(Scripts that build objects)
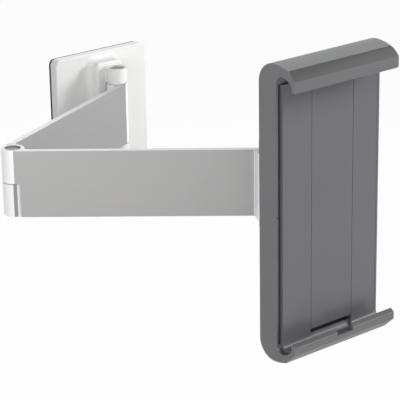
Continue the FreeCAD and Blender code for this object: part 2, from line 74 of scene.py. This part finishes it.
def linearColor(hexText):
    # sRGB hex to the linear values that the shaders want
    def channel(pair):
        value = int(pair, 16) / 255
        return value / 12.92 if value <= 0.04045 else ((value + 0.055) / 1.055) ** 2.4
    return [channel(hexText[i:i + 2]) for i in (1, 3, 5)] + [1.0]


def addNode(tree, kind, settings=None, links=None):
    # one node: settings are its properties or unlinked sockets, links are socket to source socket
    node = tree.nodes.new(kind)
    for name, value in (settings or {}).items():
        if isinstance(name, int) or name in node.inputs:
            node.inputs[name].default_value = value
        else:
            setattr(node, name, value)
    for name, source in (links or {}).items():
        tree.links.new(source, node.inputs[name])
    return node


def startMaterial(name, baseHex, roughness, metallic=0.0):
    material = bpy.data.materials.new(name)
    material.use_nodes = True
    tree = material.node_tree
    shader = tree.nodes["Principled BSDF"]
    shader.inputs["Base Color"].default_value = linearColor(baseHex)
    shader.inputs["Roughness"].default_value = roughness
    shader.inputs["Metallic"].default_value = metallic
    place = addNode(tree, "ShaderNodeTexCoord").outputs["Object"]
    return material, tree, shader, place


def grainBump(tree, shader, place, grainMm, depthMm, strength):
    # a moulded or blasted grain, its size and depth in millimetres
    noise = addNode(tree, "ShaderNodeTexNoise", {"Scale": 1 / (grainMm * mm), "Detail": 2.0},
                    {"Vector": place})
    bump = addNode(tree, "ShaderNodeBump", {"Strength": strength, "Distance": depthMm * mm},
                   {"Height": noise.outputs["Fac"]})
    tree.links.new(bump.outputs["Normal"], shader.inputs["Normal"])


def mixColors(tree, share, first, second):
    # colours may be hex texts or sockets; 6, 7 and 2 are the node's colour inputs and colour output
    blend = addNode(tree, "ShaderNodeMix", {"data_type": "RGBA"}, {0: share})
    for socket, color in ((6, first), (7, second)):
        if isinstance(color, str):
            blend.inputs[socket].default_value = linearColor(color)
        else:
            tree.links.new(color, blend.inputs[socket])
    return blend.outputs[2]


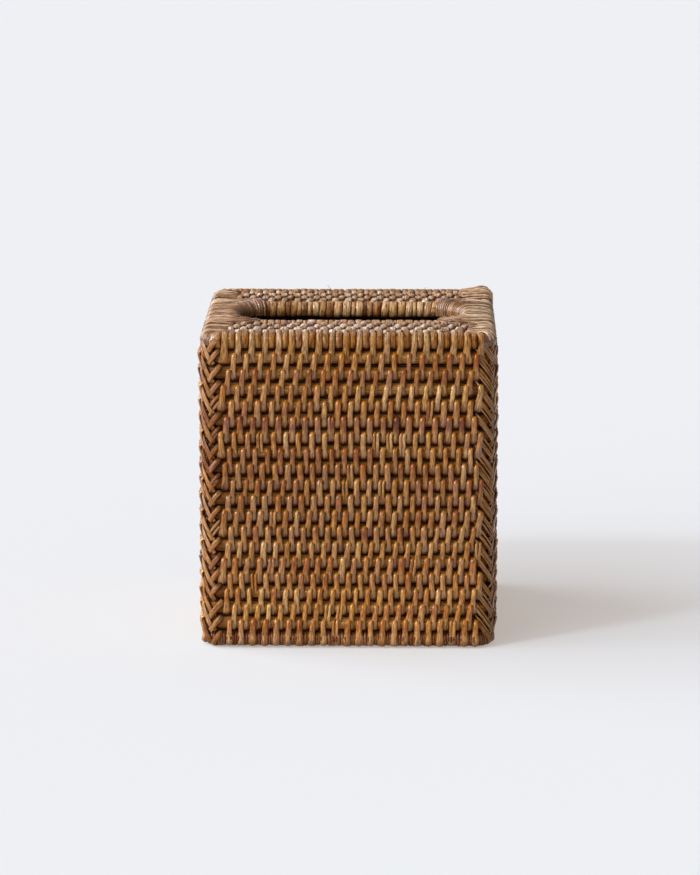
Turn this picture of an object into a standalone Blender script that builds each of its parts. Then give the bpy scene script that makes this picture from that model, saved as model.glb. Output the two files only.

WORK TO BE COMPLETED -> Reproduce verbatim the range of lines that opens the records and closes with the line containing "return node". Omit everything after it.

RESULT OF THE TASK ->
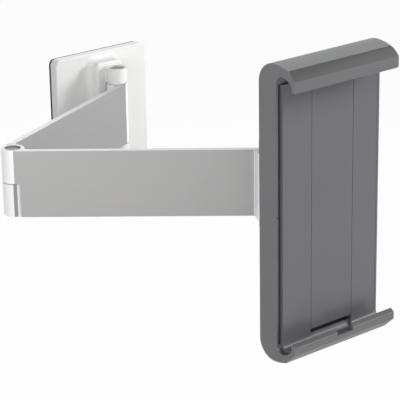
Continue the FreeCAD and Blender code for this object: part 2, from line 74 of scene.py. This part finishes it.
def linearColor(hexText):
    # sRGB hex to the linear values that the shaders want
    def channel(pair):
        value = int(pair, 16) / 255
        return value / 12.92 if value <= 0.04045 else ((value + 0.055) / 1.055) ** 2.4
    return [channel(hexText[i:i + 2]) for i in (1, 3, 5)] + [1.0]


def addNode(tree, kind, settings=None, links=None):
    # one node: settings are its properties or unlinked sockets, links are socket to source socket
    node = tree.nodes.new(kind)
    for name, value in (settings or {}).items():
        if isinstance(name, int) or name in node.inputs:
            node.inputs[name].default_value = value
        else:
            setattr(node, name, value)
    for name, source in (links or {}).items():
        tree.links.new(source, node.inputs[name])
    return node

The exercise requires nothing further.